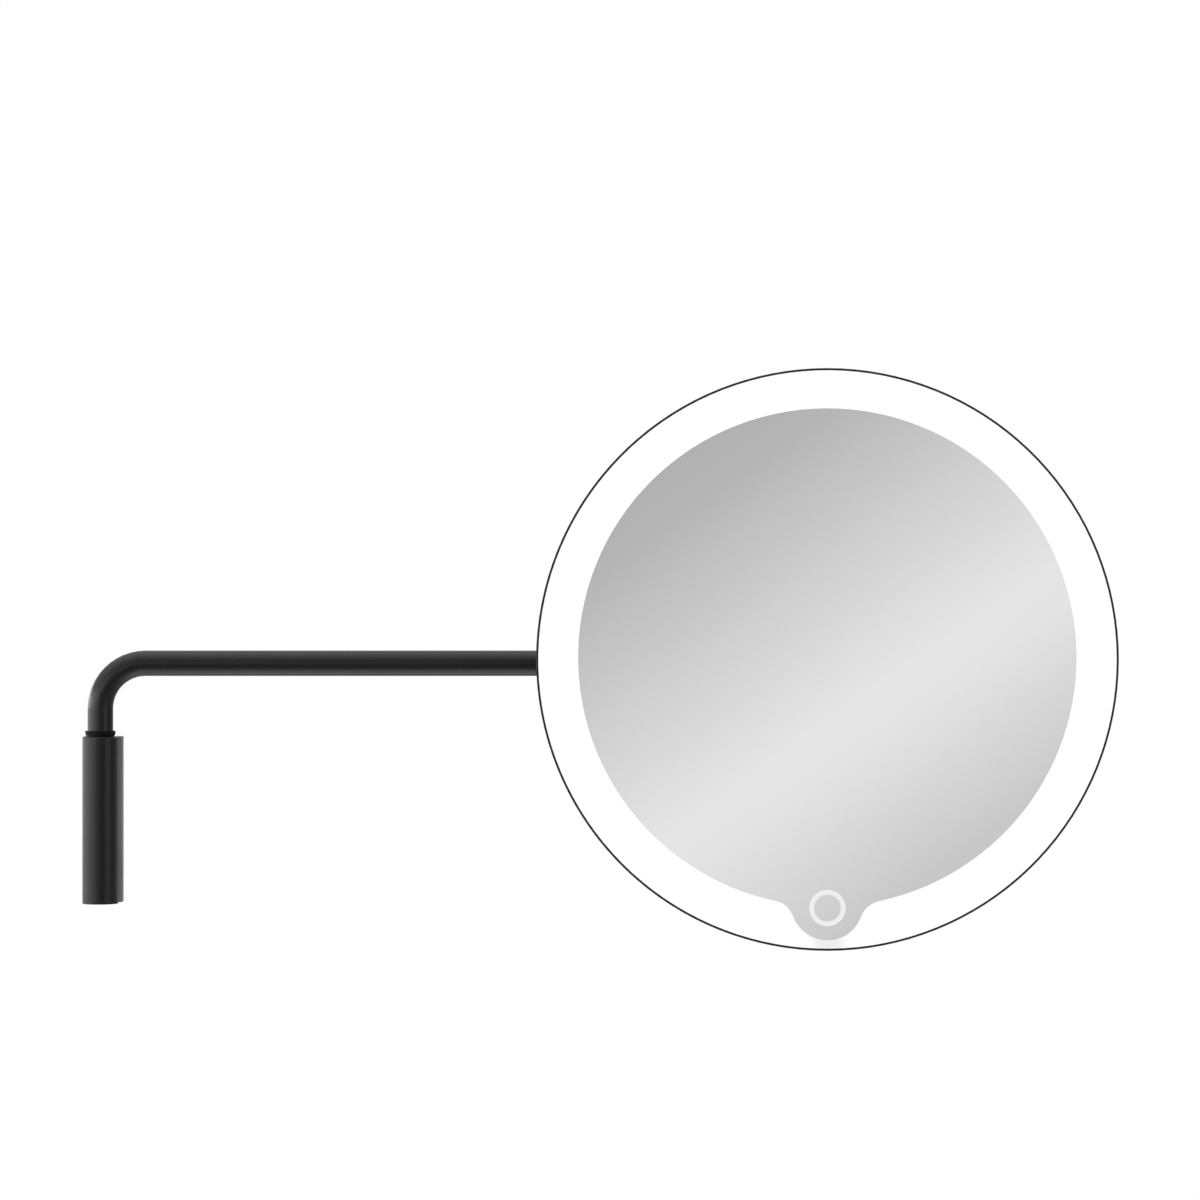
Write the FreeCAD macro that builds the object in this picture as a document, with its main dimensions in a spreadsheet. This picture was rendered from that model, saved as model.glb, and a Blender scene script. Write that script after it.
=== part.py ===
import FreeCAD, Part

# Wall mirror with a lit round head on a bent swing arm, in millimetres.
#
# Frame: the origin lies on the wall, midway between the two wall screws. +Z is up, +Y goes into
# the wall, and +X runs along the arm as drawn, so the mirror looks along -Y.
#
# Three hinges: the arm turns in the wall sleeve about Z, the knuckle turns on the arm's end about Z,
# and the head tilts on the knuckle about X.

import math
import os
import re

import Sketcher

# ---------------------------------------------------------------------------------------------
# Driving dimensions: alias, value in millimetres (or a count), meaning
# ---------------------------------------------------------------------------------------------

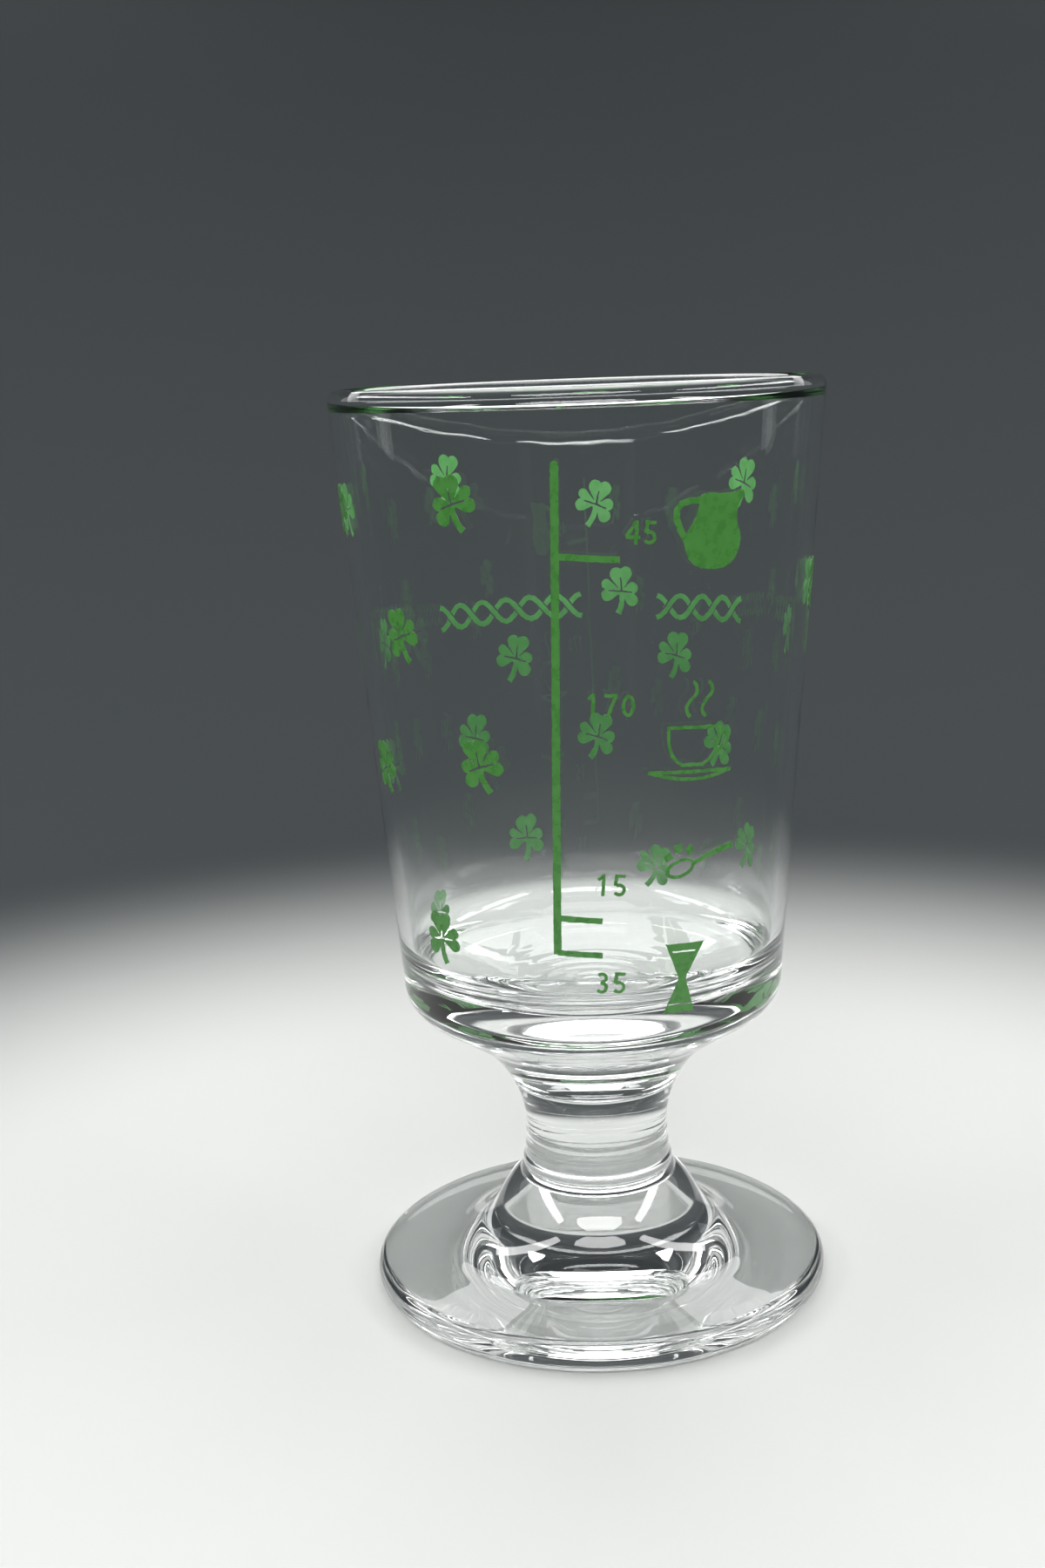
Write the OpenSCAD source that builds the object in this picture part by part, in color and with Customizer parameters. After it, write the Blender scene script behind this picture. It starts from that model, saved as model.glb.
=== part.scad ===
// Irish coffee glass: a tapered bowl on a waisted stem and a domed foot, printed in green enamel.
// Heights are above the table. An angle on the bowl is 0 at the front (-Y) and grows to the right (+X).

/* [Overall] */
// Height of the whole glass
overall_h = 146.7; // [142:0.1:156]
// Outside diameter across the rim
rim_d = 76.2; // [72:0.1:82]
// Diameter of the foot
foot_d = 74.8; // [68:0.1:84]

/* [Bowl] */
// Thickness of the rolled bead that finishes the rim
bead_d = 3.2; // [2.6:0.1:4]
// Thickness of the bowl's wall, measured level
wall = 2.1; // [1.6:0.1:2.5]
// Outside diameter where the wall and the underside would meet in a sharp corner
heel_d = 60.9; // [57:0.1:65]
// Height of that corner
heel_z = 49; // [47.5:0.1:51]
// Radius that rounds that corner
heel_round = 6; // [3:0.1:7]
// Height of the middle of the floor inside
floor_z = 50.5; // [47:0.1:54]
// Radius of the dish of the floor inside
floor_round = 76; // [60:1:110]
// Radius between the floor and the wall inside
corner_round = 7; // [4:0.1:9]

/* [Stem] */
// Diameter of the stem at its waist
waist_d = 23.2; // [21:0.1:26]
// Height of the waist
waist_z = 25.5; // [24:0.1:27]
// Radius of the hollow curve of the stem
waist_round = 20.6; // [18:0.1:22]
// Height of the seam between the stem and the bowl
bowl_seam_z = 34.5; // [32:0.1:37]
// Height of the seam between the foot and the stem
foot_seam_z = 18.3; // [17:0.1:20]
// Depth of the fine groove along the upper seam
seam_groove = 0.15; // [0.05:0.01:0.3]
// How far a pressed ring stands out of the stem
ring_rise = 0.15; // [0.05:0.01:0.3]
// Distance from one pressed ring to the next
ring_pitch = 2.3; // [1.8:0.1:2.8]
// Half the width of a pressed ring
ring_half_w = 0.8; // [0.5:0.05:1.1]
// Number of pressed rings
ring_count = 3; // [1:1:4]

/* [Foot] */
// Diameter of the bell in the middle of the foot where it runs out into the brim
bell_d = 33.2; // [31.5:0.1:36]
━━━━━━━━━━
Repeat the material from above exactly, word for word.

◆ In response:
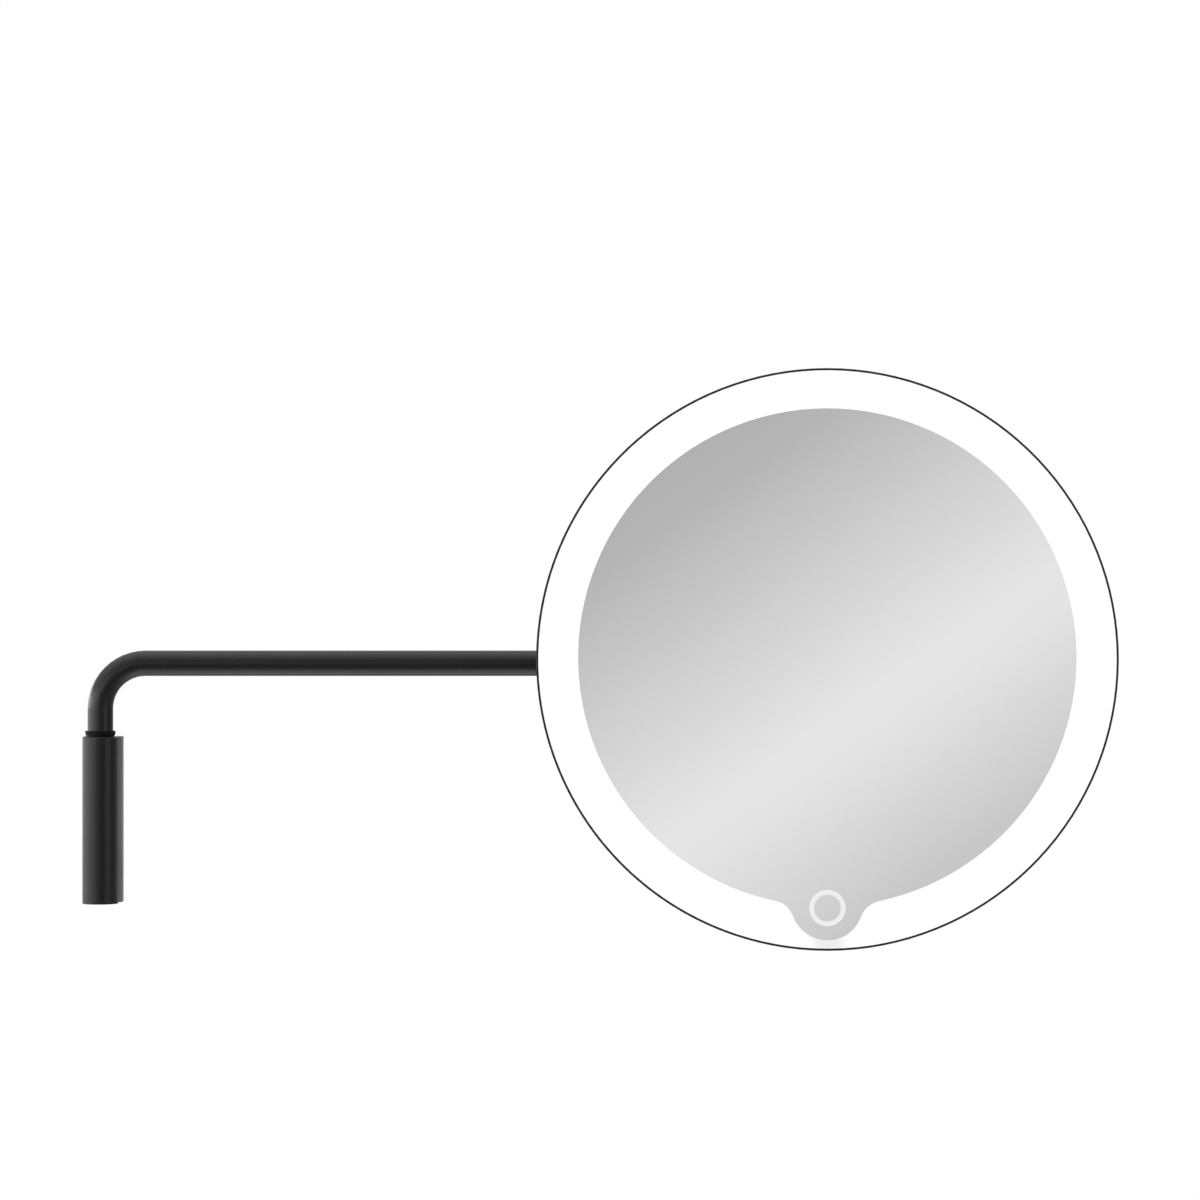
Write the FreeCAD macro that builds the object in this picture as a document, with its main dimensions in a spreadsheet. This picture was rendered from that model, saved as model.glb, and a Blender scene script. Write that script after it.
=== part.py ===
import FreeCAD, Part

# Wall mirror with a lit round head on a bent swing arm, in millimetres.
#
# Frame: the origin lies on the wall, midway between the two wall screws. +Z is up, +Y goes into
# the wall, and +X runs along the arm as drawn, so the mirror looks along -Y.
#
# Three hinges: the arm turns in the wall sleeve about Z, the knuckle turns on the arm's end about Z,
# and the head tilts on the knuckle about X.

import math
import os
import re

import Sketcher

# ---------------------------------------------------------------------------------------------
# Driving dimensions: alias, value in millimetres (or a count), meaning
# ---------------------------------------------------------------------------------------------

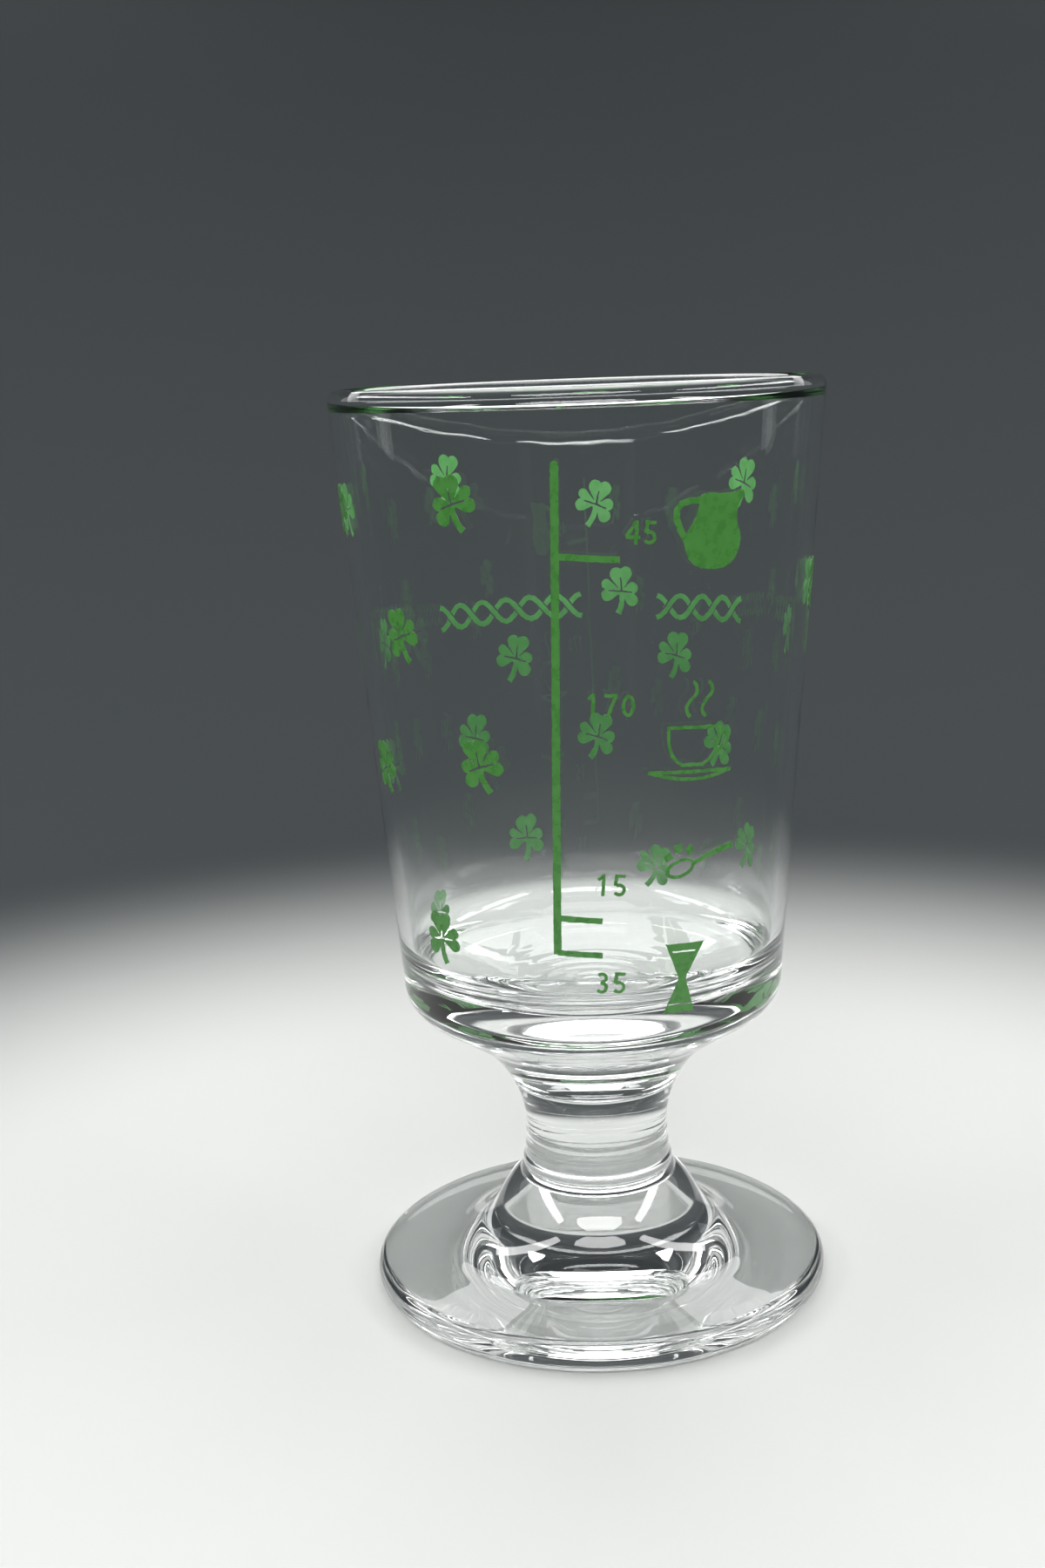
Write the OpenSCAD source that builds the object in this picture part by part, in color and with Customizer parameters. After it, write the Blender scene script behind this picture. It starts from that model, saved as model.glb.
=== part.scad ===
// Irish coffee glass: a tapered bowl on a waisted stem and a domed foot, printed in green enamel.
// Heights are above the table. An angle on the bowl is 0 at the front (-Y) and grows to the right (+X).

/* [Overall] */
// Height of the whole glass
overall_h = 146.7; // [142:0.1:156]
// Outside diameter across the rim
rim_d = 76.2; // [72:0.1:82]
// Diameter of the foot
foot_d = 74.8; // [68:0.1:84]

/* [Bowl] */
// Thickness of the rolled bead that finishes the rim
bead_d = 3.2; // [2.6:0.1:4]
// Thickness of the bowl's wall, measured level
wall = 2.1; // [1.6:0.1:2.5]
// Outside diameter where the wall and the underside would meet in a sharp corner
heel_d = 60.9; // [57:0.1:65]
// Height of that corner
heel_z = 49; // [47.5:0.1:51]
// Radius that rounds that corner
heel_round = 6; // [3:0.1:7]
// Height of the middle of the floor inside
floor_z = 50.5; // [47:0.1:54]
// Radius of the dish of the floor inside
floor_round = 76; // [60:1:110]
// Radius between the floor and the wall inside
corner_round = 7; // [4:0.1:9]

/* [Stem] */
// Diameter of the stem at its waist
waist_d = 23.2; // [21:0.1:26]
// Height of the waist
waist_z = 25.5; // [24:0.1:27]
// Radius of the hollow curve of the stem
waist_round = 20.6; // [18:0.1:22]
// Height of the seam between the stem and the bowl
bowl_seam_z = 34.5; // [32:0.1:37]
// Height of the seam between the foot and the stem
foot_seam_z = 18.3; // [17:0.1:20]
// Depth of the fine groove along the upper seam
seam_groove = 0.15; // [0.05:0.01:0.3]
// How far a pressed ring stands out of the stem
ring_rise = 0.15; // [0.05:0.01:0.3]
// Distance from one pressed ring to the next
ring_pitch = 2.3; // [1.8:0.1:2.8]
// Half the width of a pressed ring
ring_half_w = 0.8; // [0.5:0.05:1.1]
// Number of pressed rings
ring_count = 3; // [1:1:4]

/* [Foot] */
// Diameter of the bell in the middle of the foot where it runs out into the brim
bell_d = 33.2; // [31.5:0.1:36]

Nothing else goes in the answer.